--- START OF Dataset extract ---

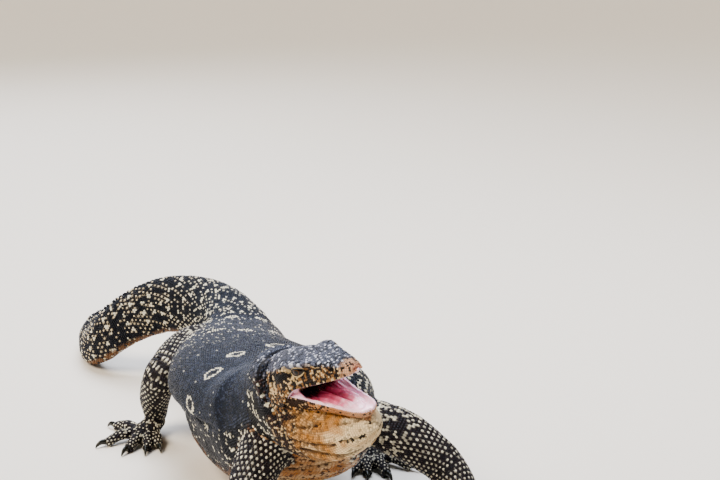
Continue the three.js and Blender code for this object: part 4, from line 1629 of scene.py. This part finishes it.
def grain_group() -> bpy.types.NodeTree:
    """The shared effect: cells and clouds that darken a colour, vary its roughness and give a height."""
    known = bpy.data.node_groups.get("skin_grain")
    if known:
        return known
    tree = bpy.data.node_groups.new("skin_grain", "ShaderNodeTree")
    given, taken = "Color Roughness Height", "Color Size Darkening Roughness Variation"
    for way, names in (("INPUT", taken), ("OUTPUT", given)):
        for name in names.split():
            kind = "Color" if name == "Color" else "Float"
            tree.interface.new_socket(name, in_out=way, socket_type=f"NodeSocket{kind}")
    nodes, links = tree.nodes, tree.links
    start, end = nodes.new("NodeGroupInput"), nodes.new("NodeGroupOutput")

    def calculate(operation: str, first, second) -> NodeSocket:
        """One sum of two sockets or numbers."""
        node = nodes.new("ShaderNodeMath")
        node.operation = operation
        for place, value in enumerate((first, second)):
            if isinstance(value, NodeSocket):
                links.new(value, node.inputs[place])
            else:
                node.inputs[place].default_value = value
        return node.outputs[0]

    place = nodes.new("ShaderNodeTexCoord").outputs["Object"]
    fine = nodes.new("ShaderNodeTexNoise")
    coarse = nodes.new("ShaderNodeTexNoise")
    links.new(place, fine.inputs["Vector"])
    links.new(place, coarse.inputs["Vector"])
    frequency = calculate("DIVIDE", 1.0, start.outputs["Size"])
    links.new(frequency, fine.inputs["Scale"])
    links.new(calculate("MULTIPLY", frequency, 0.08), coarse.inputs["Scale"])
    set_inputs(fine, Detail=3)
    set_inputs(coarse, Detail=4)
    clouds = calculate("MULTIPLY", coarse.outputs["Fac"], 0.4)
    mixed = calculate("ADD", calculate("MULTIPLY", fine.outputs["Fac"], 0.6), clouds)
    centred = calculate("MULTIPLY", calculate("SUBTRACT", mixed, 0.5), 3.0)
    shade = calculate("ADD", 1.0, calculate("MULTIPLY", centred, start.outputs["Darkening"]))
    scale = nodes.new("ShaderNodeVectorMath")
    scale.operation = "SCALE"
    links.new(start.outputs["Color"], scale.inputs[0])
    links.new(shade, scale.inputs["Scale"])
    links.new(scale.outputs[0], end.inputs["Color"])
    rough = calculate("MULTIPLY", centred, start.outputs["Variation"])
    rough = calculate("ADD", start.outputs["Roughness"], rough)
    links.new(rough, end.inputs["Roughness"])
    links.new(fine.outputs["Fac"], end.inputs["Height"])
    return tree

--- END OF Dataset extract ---

→ Directions for this task:
Verbatim output is expected for the lines from the start of the data to the line in which "return node.outputs[0]" appears, both included.

→ Reply:
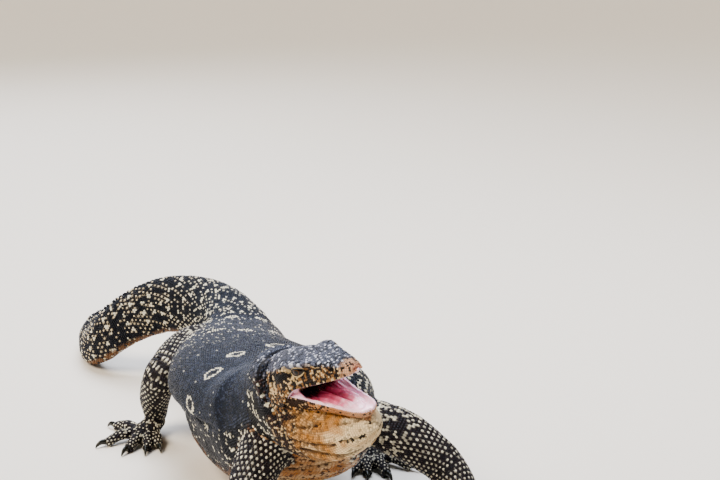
Continue the three.js and Blender code for this object: part 4, from line 1629 of scene.py. This part finishes it.
def grain_group() -> bpy.types.NodeTree:
    """The shared effect: cells and clouds that darken a colour, vary its roughness and give a height."""
    known = bpy.data.node_groups.get("skin_grain")
    if known:
        return known
    tree = bpy.data.node_groups.new("skin_grain", "ShaderNodeTree")
    given, taken = "Color Roughness Height", "Color Size Darkening Roughness Variation"
    for way, names in (("INPUT", taken), ("OUTPUT", given)):
        for name in names.split():
            kind = "Color" if name == "Color" else "Float"
            tree.interface.new_socket(name, in_out=way, socket_type=f"NodeSocket{kind}")
    nodes, links = tree.nodes, tree.links
    start, end = nodes.new("NodeGroupInput"), nodes.new("NodeGroupOutput")

    def calculate(operation: str, first, second) -> NodeSocket:
        """One sum of two sockets or numbers."""
        node = nodes.new("ShaderNodeMath")
        node.operation = operation
        for place, value in enumerate((first, second)):
            if isinstance(value, NodeSocket):
                links.new(value, node.inputs[place])
            else:
                node.inputs[place].default_value = value
        return node.outputs[0]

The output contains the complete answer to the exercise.